The truth is that every decade is rife with tensions, fears and threats. We are a culture constantly evolving; we are too young a nation to do otherwise. The anxiety of change is the birthright of every American. But we have the sinking suspicion that whenever people start reminiscing about the "good old days," invariably they're referring to some sepia tinted version of the 1950s when white people roamed the earth like packs of repressed, entitled velociraptors. They can't specify the date because to do so would require them to admit that the good old days is a whites only club. So instead they allude vaguely to it, watch Mad Men for the nostalgia and try to figure out how to make "take our country back" not sound obviously racist. What they also don't want to admit is that the 50s were a decade like any other: messy, conflicted and difficult to comprehend.

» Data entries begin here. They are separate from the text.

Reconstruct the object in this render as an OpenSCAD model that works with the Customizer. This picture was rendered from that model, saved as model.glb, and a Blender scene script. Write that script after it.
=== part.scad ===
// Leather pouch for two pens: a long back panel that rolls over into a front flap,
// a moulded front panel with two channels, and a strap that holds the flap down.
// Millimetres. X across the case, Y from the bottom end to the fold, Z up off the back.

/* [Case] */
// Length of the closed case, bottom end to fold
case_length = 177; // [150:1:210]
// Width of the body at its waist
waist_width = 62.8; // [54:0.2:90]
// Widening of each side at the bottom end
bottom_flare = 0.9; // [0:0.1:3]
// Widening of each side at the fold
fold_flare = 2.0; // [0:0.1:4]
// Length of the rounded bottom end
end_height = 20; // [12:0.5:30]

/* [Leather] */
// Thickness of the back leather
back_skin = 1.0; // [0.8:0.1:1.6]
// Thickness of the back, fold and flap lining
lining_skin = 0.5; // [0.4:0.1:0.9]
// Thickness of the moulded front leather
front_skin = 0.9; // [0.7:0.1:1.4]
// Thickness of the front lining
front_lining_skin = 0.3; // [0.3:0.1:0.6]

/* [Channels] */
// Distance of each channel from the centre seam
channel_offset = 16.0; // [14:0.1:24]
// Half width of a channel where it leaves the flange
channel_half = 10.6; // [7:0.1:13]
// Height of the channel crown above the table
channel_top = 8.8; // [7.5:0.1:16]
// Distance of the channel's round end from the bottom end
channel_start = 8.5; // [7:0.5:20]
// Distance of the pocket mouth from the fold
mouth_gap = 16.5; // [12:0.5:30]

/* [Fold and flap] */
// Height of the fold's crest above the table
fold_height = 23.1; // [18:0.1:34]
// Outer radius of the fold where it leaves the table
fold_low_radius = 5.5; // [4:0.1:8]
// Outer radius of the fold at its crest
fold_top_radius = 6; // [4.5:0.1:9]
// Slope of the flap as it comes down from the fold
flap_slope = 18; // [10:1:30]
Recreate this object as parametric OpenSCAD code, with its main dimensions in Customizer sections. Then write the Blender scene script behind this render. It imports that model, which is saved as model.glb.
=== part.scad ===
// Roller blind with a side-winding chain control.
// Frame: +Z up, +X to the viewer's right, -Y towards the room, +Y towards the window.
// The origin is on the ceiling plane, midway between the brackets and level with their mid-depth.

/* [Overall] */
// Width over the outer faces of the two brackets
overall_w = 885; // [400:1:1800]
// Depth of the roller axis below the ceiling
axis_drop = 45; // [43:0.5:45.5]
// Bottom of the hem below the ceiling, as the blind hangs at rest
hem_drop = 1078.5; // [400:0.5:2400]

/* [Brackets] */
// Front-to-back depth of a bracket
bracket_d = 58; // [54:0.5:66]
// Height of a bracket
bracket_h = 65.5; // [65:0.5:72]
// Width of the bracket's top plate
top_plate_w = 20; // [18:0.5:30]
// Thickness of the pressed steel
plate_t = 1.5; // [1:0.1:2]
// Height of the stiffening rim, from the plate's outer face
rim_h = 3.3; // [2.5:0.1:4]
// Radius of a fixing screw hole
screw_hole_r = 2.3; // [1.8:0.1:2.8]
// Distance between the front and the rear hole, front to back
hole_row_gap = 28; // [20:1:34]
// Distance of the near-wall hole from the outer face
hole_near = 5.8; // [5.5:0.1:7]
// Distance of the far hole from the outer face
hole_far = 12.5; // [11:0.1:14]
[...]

A decade that Emmett Till might have a hard time recognizing as anyone's good old days.

So why the obsession with the bygone? Perhaps because the tensions, issues and challenges of the past are just that: in the past. We can Ken Burns the shit out of it. The Civil Rights movement can be condensed to Martin Luther King's feel-good "We Have a Dream" speech. We know the outcome of the Cuban Missile Crisis. We know that the Red Scare passed. We can choose, if we wish, to overlook the geopolitical reasons that John Foster Dulles and his brother Allen orchestrated coups and assassinations across the globe. We can fly out of the airport named in his honor, and not worry about the morality of upending democracies in the name of democracy (Congo and Guatemala to name but two). Hell, the Soviet Union no longer even exists. Whereas the challenges of 2010: terrorism, environmental issues, the great recession, immigration...well, how do they turn out? Will we be okay? Do we even make it? Kind of makes you nostalgic for a nice, soothing Cold War doesn't it?

Ironically, or perhaps sadly, this strain of dangerous, false nostalgia is nothing new. It is neither a new phenomenon nor is this the first time it's been noted. As the following makes clear, "I am afraid that most of the white people I have ever known impressed me as being in the grip of a weird nostalgia, dreaming of a vanished state of security and order." Well said. And for the record that was James Baldwin. The year was 1961.